Please output the data below exactly as given, starting at its first line and stopping after the line that contains "groove_w = 0.12; // [0.06:0.01:0.13]".

————

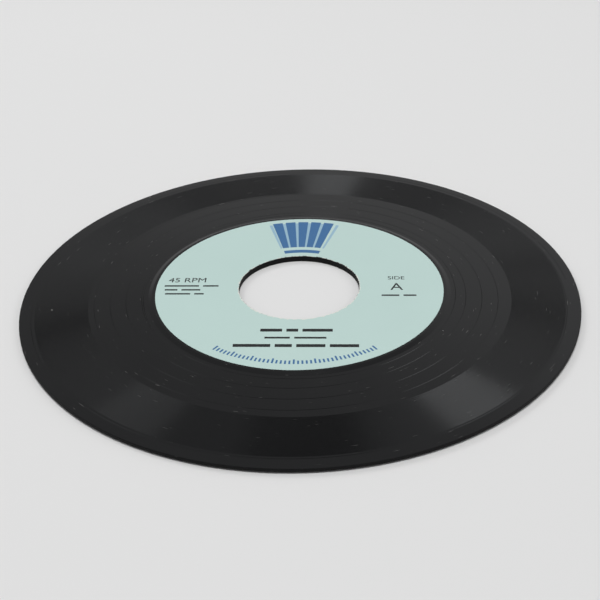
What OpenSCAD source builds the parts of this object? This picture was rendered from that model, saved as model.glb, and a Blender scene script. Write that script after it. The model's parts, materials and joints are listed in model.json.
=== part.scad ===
// Seven-inch vinyl record with a large centre hole and a paper label on each side.
// It lies flat with side A up. The origin is the centre of the hole, on the plane the record
// rests on, and +Z is the axis it turns about.

/* [Disc] */
// Outer diameter of the disc
disc_d = 174.6; // [172:0.2:178]
// Diameter of the large centre hole
hole_d = 38.2; // [34:0.1:42]
// Thickness of the thin web that carries the grooves
web_t = 1.15; // [0.9:0.05:1.35]
// Radius of the trimmed outer edges
edge_r = 0.15; // [0.05:0.05:0.4]

/* [Label land] */
// Thickness over the raised land that carries the labels
land_t = 2.0; // [1.7:0.05:2.4]
// Width of bare land left outside the label
land_margin = 0.8; // [0.4:0.1:1.2]
// Width of the slope from the land down to the web
land_slope_w = 1.6; // [0.8:0.1:2]

/* [Labels] */
// Diameter of a paper label
label_d = 91; // [84:0.5:92]
// Thickness of the label paper
label_t = 0.1; // [0.08:0.01:0.2]
// Gap between the label's edge and the step of its bed
label_gap = 0.05; // [0.02:0.01:0.1]

/* [Recorded band] */
// Width of the band of recorded grooves on each face
band_w = 16.4; // [12:0.2:17]
// Width of the bare margin between the band and the edge of the disc
margin_w = 4.6; // [3:0.1:6]
// Distance from one turn of the recorded groove to the next
groove_pitch = 0.17; // [0.15:0.01:0.3]
// Width of the recorded groove at its mouth
groove_w = 0.12; // [0.06:0.01:0.13]

/* [Lead-in and lead-out] */
// Width of the lead-in, lead-out and locked grooves at their mouth
run_w = 0.16; // [0.12:0.01:0.2]
// Distance from one turn of the lead-in groove to the next
lead_in_pitch = 1.6; // [1.2:0.1:1.8]
// Quarter turns of the lead-in groove
lead_in_quarters = 5; // [4:1:6]
// Distance between the turns of the lead-out groove
lead_out_pitch = 5; // [3:0.1:6]
// Direction in which the lead-out groove leaves the recorded band, in degrees from +X
lead_out_angle = 46; // [0:1:359]
// Diameter of the locked groove, a closed ring that the lead-out groove ends in
locked_d = 98.4; // [97:0.2:102]

/* [Hidden] */
$fn = 180;

disc_r = disc_d / 2;
hole_r = hole_d / 2;
label_r = label_d / 2;
bed_r = label_r + label_gap;
land_r = label_r + land_margin;
middle = land_t / 2;
web_top = web_t / 2;
edge_steps = 4;

locked_r = locked_d / 2;
band_turns = floor(band_w / groove_pitch);
first_groove_r = disc_r - margin_w - groove_pitch / 2;
last_groove_r = first_groove_r - (band_turns - 1) * groove_pitch;
lead_in_r = first_groove_r + lead_in_quarters * lead_in_pitch / 4;
lead_out_quarters = round((last_groove_r - locked_r) / (lead_out_pitch / 4));

// Section of the bars that cut the spiral grooves, as [radius, height] from the middle of the
// groove's mouth. It stands out of the face.
above = 0.1;
bar_section = [[0, -run_w / 2], [run_w / 2 + above, above], [-run_w / 2 - above, above]];

// The land's slope is straight, with a rounded shoulder over this share of its width at each end
shoulder = 0.2;

// How far up the slope is, from 0 to 1, at a share of its width
function climb(share) =
    share < shoulder ? share * share / (2 * shoulder * (1 - shoulder))
    : share > 1 - shoulder ? 1 - climb(1 - share)
    : (share - shoulder / 2) / (1 - shoulder);

// The slope's points from one [radius, height] to another
function slope(from, to) = [
    for (share = [0, shoulder / 2, shoulder, 1 - shoulder, 1 - shoulder / 2, 1])
        [from[0] + (to[0] - from[0]) * share, from[1] + (to[1] - from[1]) * climb(share)]
];

// A groove in the web at radius r. Its walls stand at 45 degrees, as a stylus needs them.
function notch(r, width) = [
    [r - width / 2, web_top],
    [r, web_top - width / 2],
    [r + width / 2, web_top]
];

// One face of the disc from the hole outwards, as [radius, height over the middle plane].
// It ends with the quarter round of the outer edge.
face_line = concat(
    [
        [hole_r, land_t / 2 - label_t],
        [bed_r, land_t / 2 - label_t],
        [bed_r, land_t / 2]
    ],
    slope([land_r, land_t / 2], [land_r + land_slope_w, web_top]),
    notch(locked_r, run_w),
    [for (turn = [0 : band_turns - 1]) each notch(last_groove_r + turn * groove_pitch, groove_w)],
    [for (step = [0 : edge_steps])
        [
            disc_r - edge_r + edge_r * sin(90 * step / edge_steps),
            web_top - edge_r + edge_r * cos(90 * step / edge_steps)
        ]]
);

// The same line on the other side of the middle plane, back from the edge to the hole
function opposite(line) = [for (i = [len(line) - 1 : -1 : 0]) [line[i][0], -line[i][1]]];

// The disc about its middle plane. The recorded groove's turns lie so close that each is a ring.
module turned_disc() {
    rotate_extrude()
        polygon(concat(face_line, opposite(face_line)));
}

// A bar that cuts a spiral groove winding inwards. Each quarter turn is an arc round a corner of
// a small square, shorter in radius than the last by the square's side, so the arcs join smoothly.
module spiral_bar(start_r, end_r, quarters, angle) {
    side = (start_r - end_r) / quarters;
    translate([0, 0, web_top])
        for (quarter = [0 : quarters - 1])
            rotate(angle + 90 * quarter)
                translate([side / 2, -side / 2])
                    rotate_extrude(angle = 90)
                        translate([start_r - side * (quarter + 0.5), 0])
                            polygon(bar_section);
}

module vinyl_disc() {
    color([0.11, 0.11, 0.12])
        translate([0, 0, middle])
            difference() {
                turned_disc();
                for (turn = [0, 180])
                    rotate([turn, 0, 0]) {
                        spiral_bar(lead_in_r, first_groove_r, lead_in_quarters, 0);
                        spiral_bar(last_groove_r, locked_r, lead_out_quarters, lead_out_angle);
                    }
            }
}

// A paper ring with its underside on z = 0, punched through with the disc
module paper_label() {
    color([0.74, 0.82, 0.81])
        rotate_extrude()
            translate([hole_r, 0])
                square([label_r - hole_r, label_t]);
}

module label_side_a() {
    translate([0, 0, land_t - label_t])
        paper_label();
}

module label_side_b() {
    paper_label();
}

vinyl_disc();
label_side_a();
label_side_b();
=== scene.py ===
import json
import math

import bpy
from bpy.props import (
    EnumProperty,
    FloatProperty,
    FloatVectorProperty,
    IntProperty,
    PointerProperty,
)
from mathutils import Matrix, Vector, noise


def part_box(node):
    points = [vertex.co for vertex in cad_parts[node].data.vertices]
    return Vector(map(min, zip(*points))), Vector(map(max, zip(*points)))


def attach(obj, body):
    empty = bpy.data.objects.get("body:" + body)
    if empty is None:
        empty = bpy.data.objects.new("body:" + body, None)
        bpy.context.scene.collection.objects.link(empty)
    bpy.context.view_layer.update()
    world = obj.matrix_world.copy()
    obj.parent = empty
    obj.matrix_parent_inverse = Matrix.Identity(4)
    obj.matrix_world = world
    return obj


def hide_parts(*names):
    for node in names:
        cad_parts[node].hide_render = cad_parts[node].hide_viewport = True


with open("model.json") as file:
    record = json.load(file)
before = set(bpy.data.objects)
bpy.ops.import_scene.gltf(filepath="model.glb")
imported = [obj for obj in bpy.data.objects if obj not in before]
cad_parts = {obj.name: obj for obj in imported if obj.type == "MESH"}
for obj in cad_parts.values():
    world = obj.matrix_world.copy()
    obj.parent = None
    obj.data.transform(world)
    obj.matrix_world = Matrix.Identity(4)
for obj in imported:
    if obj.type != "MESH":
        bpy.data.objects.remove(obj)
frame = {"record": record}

bl_info = {
    "name": "Seven-inch vinyl record",
    "version": (1, 0, 0),
    "blender": (4, 5, 0),
    "location": "3D View > Sidebar > Record",
    "description": "Presses a grooved seven-inch record and gives it plain printed paper labels",
    "category": "Add Mesh",
}

MM = 0.001
BODY = "root"
FULL_TURN = 2 * math.pi
SIDES = ("A", "B")

# Sizes of the CAD model
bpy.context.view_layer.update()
MOUNTS = {mount["name"]: mount for mount in frame["record"]["mounts"]}
DISC_LOW, DISC_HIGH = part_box("vinyl_disc")
LABEL_LOW, LABEL_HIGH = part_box("label_side_a")
DISC_R = DISC_HIGH.x
LABEL_R = LABEL_HIGH.x
HOLE_R = MOUNTS["centre_hole"]["dims"]["r_mm"] * MM
LAND_T = DISC_HIGH.z - DISC_LOW.z
LABEL_T = LABEL_HIGH.z - LABEL_LOW.z
MIDDLE = LAND_T / 2

# Share of the moulded slope's width that is rounded at each of its ends
SHOULDER = 0.2
# Steps of the rounding at the disc's outer edge
EDGE_STEPS = 6
# How far from an edge the next turned line lies, so that the flat beside it is shaded as flat
BESIDE = 0.15 * MM
# Chamfer at the top of the step round the label's bed
BED_CHAMFER = 0.03 * MM
# How far a groove's cutting bar stands out of the face, as a share of half its width
BAR_ABOVE = 0.3
# Points of a mesh that lie closer than this are merged
MERGE = 1e-7
# Faces that meet at more than this keep a sharp edge between them
SHARP = math.radians(25)
# A face is part of the punched wall if its normal rises less than this, and it lies this near
UPRIGHT = 0.1
WALL_DEPTH = 0.1 * MM
# Rings of a paper label, by their distance from the hole
PAPER_RINGS = [distance * MM for distance in (0, 0.12, 0.3, 0.6, 1.5, 6, 14, 22)]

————

> Reply:
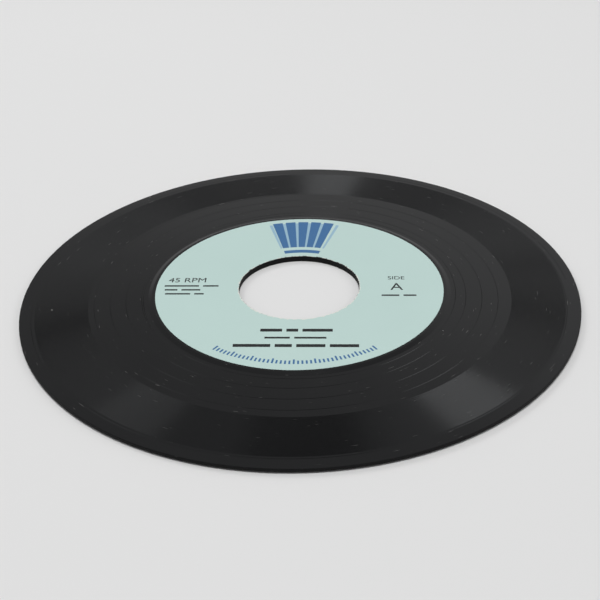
What OpenSCAD source builds the parts of this object? This picture was rendered from that model, saved as model.glb, and a Blender scene script. Write that script after it. The model's parts, materials and joints are listed in model.json.
=== part.scad ===
// Seven-inch vinyl record with a large centre hole and a paper label on each side.
// It lies flat with side A up. The origin is the centre of the hole, on the plane the record
// rests on, and +Z is the axis it turns about.

/* [Disc] */
// Outer diameter of the disc
disc_d = 174.6; // [172:0.2:178]
// Diameter of the large centre hole
hole_d = 38.2; // [34:0.1:42]
// Thickness of the thin web that carries the grooves
web_t = 1.15; // [0.9:0.05:1.35]
// Radius of the trimmed outer edges
edge_r = 0.15; // [0.05:0.05:0.4]

/* [Label land] */
// Thickness over the raised land that carries the labels
land_t = 2.0; // [1.7:0.05:2.4]
// Width of bare land left outside the label
land_margin = 0.8; // [0.4:0.1:1.2]
// Width of the slope from the land down to the web
land_slope_w = 1.6; // [0.8:0.1:2]

/* [Labels] */
// Diameter of a paper label
label_d = 91; // [84:0.5:92]
// Thickness of the label paper
label_t = 0.1; // [0.08:0.01:0.2]
// Gap between the label's edge and the step of its bed
label_gap = 0.05; // [0.02:0.01:0.1]

/* [Recorded band] */
// Width of the band of recorded grooves on each face
band_w = 16.4; // [12:0.2:17]
// Width of the bare margin between the band and the edge of the disc
margin_w = 4.6; // [3:0.1:6]
// Distance from one turn of the recorded groove to the next
groove_pitch = 0.17; // [0.15:0.01:0.3]
// Width of the recorded groove at its mouth
groove_w = 0.12; // [0.06:0.01:0.13]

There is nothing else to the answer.